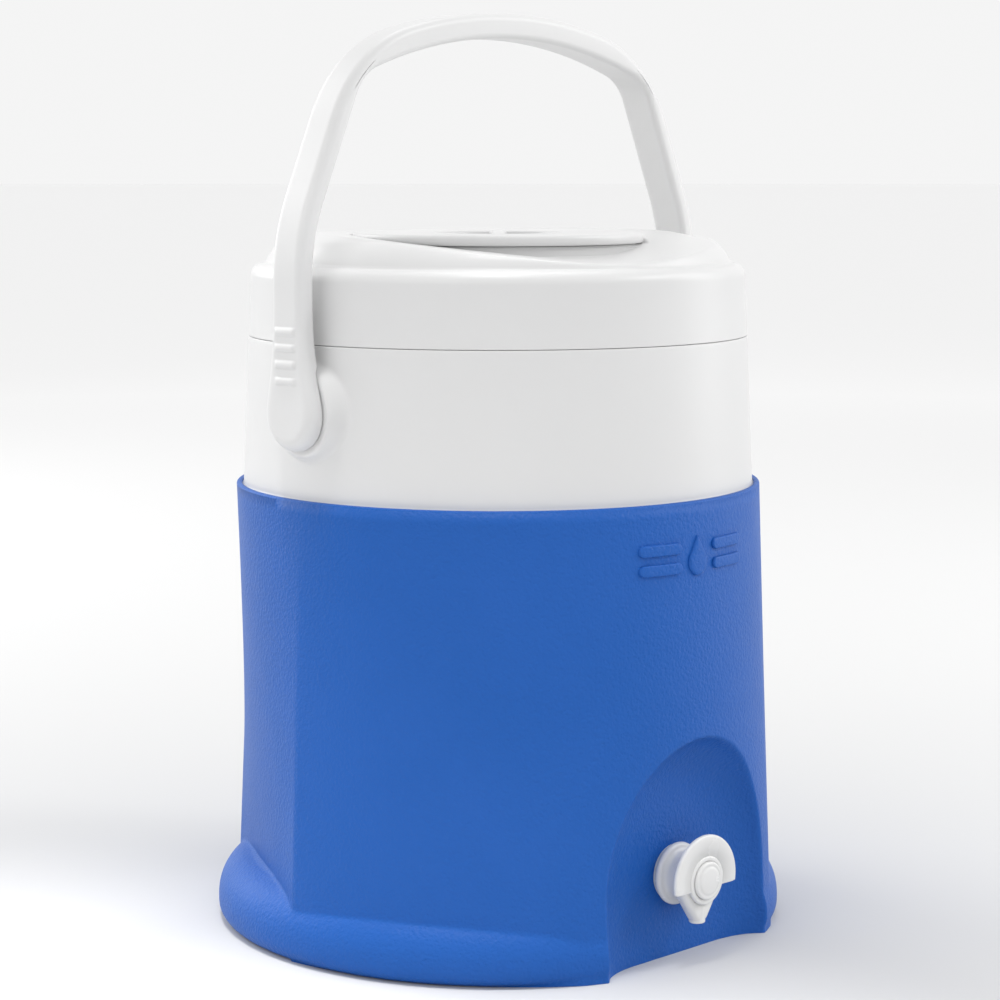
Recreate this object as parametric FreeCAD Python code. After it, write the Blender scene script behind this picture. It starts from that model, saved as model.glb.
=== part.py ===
"""Insulated drink dispenser of about 12 litres: blue shell, white shoulder, screw lid, bail and tap.

Units are millimetres. The origin is the bottom centre of the foot, +Z is up, the tap faces -Y and
+X is to the right of somebody who faces the tap. An azimuth is measured from the tap's side (-Y)
and is positive towards +X.
"""
import FreeCAD, Part
import math
import os

Vector = FreeCAD.Vector

# ---- overall sizes ----
WALL = 3.0                    # moulded wall of the shell, shoulder and lid
CLEAR = 0.3                   # least gap between pieces that move against each other
OPEN = 400.0                  # reach of the tools that cut right through the jug
ARC_MID = 1 - math.sqrt(0.5)  # a quarter round of radius r bulges r * ARC_MID inside its corner

# ---- blue outer shell ----
SHELL_TOP_Z = 240.0
SHELL_TOP_R = 142.4           # round at the top
SHELL_LOW_Z = 20.0            # height at which the low radii below are given
CORNER_LOW_R = 153.0          # at the soft corners, and all round the front and the back
CREASE_LOW_R = 150.5          # at the creases under the handle
FRONT_PANEL_LOW_R = 147.0     # middle of the slightly flattened front-side panels
REAR_PANEL_LOW_R = 133.0      # middle of the flat rear-side panels
FRONT_CORNER_AZ = 29.0
CREASE_AZ = 90.0
REAR_CORNER_AZ = 150.0
FOOT_R = 155.0
FOOT_EDGE = 8.0               # radius of the foot's lower edge
FOOT_STRAIGHT_TOP = 10.0
FOOT_SHOULDER = ((153.3, 20.0), (148.0, 28.5), (141.0, 33.2), (130.0, 35.0))
FOOT_SEAM_AZ = 60.0           # the foot's seam lies clear of the edges between the panels
BODY_START_Z = 12.0           # the body starts inside the foot, above its rounded lower edge
RIM_SOCKET_Z = 228.0          # the shoulder plugs into the shell from here up

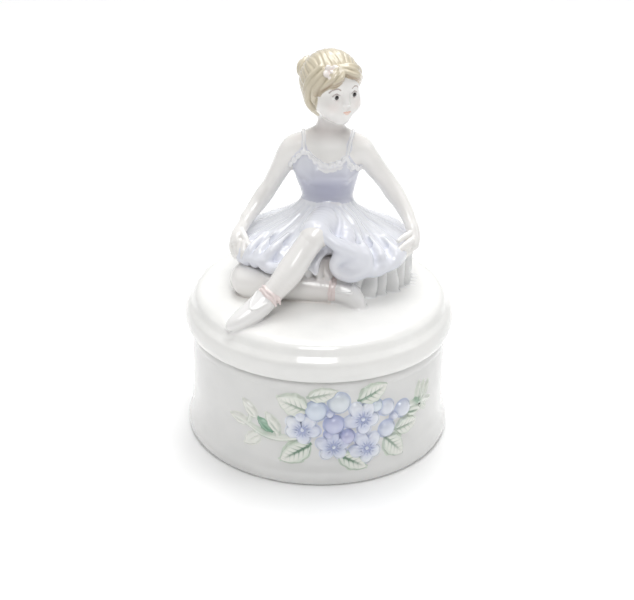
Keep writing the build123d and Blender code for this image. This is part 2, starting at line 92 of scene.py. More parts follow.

→ Given task: Pull out each line of the records holding the string "Blender".

→ Exercise answer:
Recreate this object as parametric FreeCAD Python code. After it, write the Blender scene script behind this picture. It starts from that model, saved as model.glb.
Keep writing the build123d and Blender code for this image. This is part 2, starting at line 92 of scene.py. More parts follow.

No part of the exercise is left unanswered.